Below you will find a set of lines. Repeat them all exactly.

— Data section —

_ _ _ _

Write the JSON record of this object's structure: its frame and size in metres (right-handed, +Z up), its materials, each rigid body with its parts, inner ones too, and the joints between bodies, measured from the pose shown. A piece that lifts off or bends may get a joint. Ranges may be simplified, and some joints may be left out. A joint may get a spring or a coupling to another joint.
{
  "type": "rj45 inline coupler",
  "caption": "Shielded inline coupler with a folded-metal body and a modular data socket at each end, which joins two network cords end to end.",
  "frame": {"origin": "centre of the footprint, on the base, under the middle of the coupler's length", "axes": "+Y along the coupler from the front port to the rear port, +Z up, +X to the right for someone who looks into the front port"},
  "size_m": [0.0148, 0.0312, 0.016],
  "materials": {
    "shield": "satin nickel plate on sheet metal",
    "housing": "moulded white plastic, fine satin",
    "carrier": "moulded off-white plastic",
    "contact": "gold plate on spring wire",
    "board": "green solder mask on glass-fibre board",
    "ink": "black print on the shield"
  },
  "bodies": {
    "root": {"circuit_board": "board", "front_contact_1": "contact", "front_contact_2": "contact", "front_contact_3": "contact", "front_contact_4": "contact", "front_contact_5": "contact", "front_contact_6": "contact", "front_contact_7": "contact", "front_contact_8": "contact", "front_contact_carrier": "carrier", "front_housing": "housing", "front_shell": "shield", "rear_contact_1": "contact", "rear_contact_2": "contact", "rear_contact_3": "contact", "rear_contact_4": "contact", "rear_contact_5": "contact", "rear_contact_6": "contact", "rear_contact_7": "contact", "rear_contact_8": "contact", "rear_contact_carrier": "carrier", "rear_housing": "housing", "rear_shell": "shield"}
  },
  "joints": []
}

_ _ _ _

— Exercise result —
Write the JSON record of this object's structure: its frame and size in metres (right-handed, +Z up), its materials, each rigid body with its parts, inner ones too, and the joints between bodies, measured from the pose shown. A piece that lifts off or bends may get a joint. Ranges may be simplified, and some joints may be left out. A joint may get a spring or a coupling to another joint.
{
  "type": "rj45 inline coupler",
  "caption": "Shielded inline coupler with a folded-metal body and a modular data socket at each end, which joins two network cords end to end.",
  "frame": {"origin": "centre of the footprint, on the base, under the middle of the coupler's length", "axes": "+Y along the coupler from the front port to the rear port, +Z up, +X to the right for someone who looks into the front port"},
  "size_m": [0.0148, 0.0312, 0.016],
  "materials": {
    "shield": "satin nickel plate on sheet metal",
    "housing": "moulded white plastic, fine satin",
    "carrier": "moulded off-white plastic",
    "contact": "gold plate on spring wire",
    "board": "green solder mask on glass-fibre board",
    "ink": "black print on the shield"
  },
  "bodies": {
    "root": {"circuit_board": "board", "front_contact_1": "contact", "front_contact_2": "contact", "front_contact_3": "contact", "front_contact_4": "contact", "front_contact_5": "contact", "front_contact_6": "contact", "front_contact_7": "contact", "front_contact_8": "contact", "front_contact_carrier": "carrier", "front_housing": "housing", "front_shell": "shield", "rear_contact_1": "contact", "rear_contact_2": "contact", "rear_contact_3": "contact", "rear_contact_4": "contact", "rear_contact_5": "contact", "rear_contact_6": "contact", "rear_contact_7": "contact", "rear_contact_8": "contact", "rear_contact_carrier": "carrier", "rear_housing": "housing", "rear_shell": "shield"}
  },
  "joints": []
}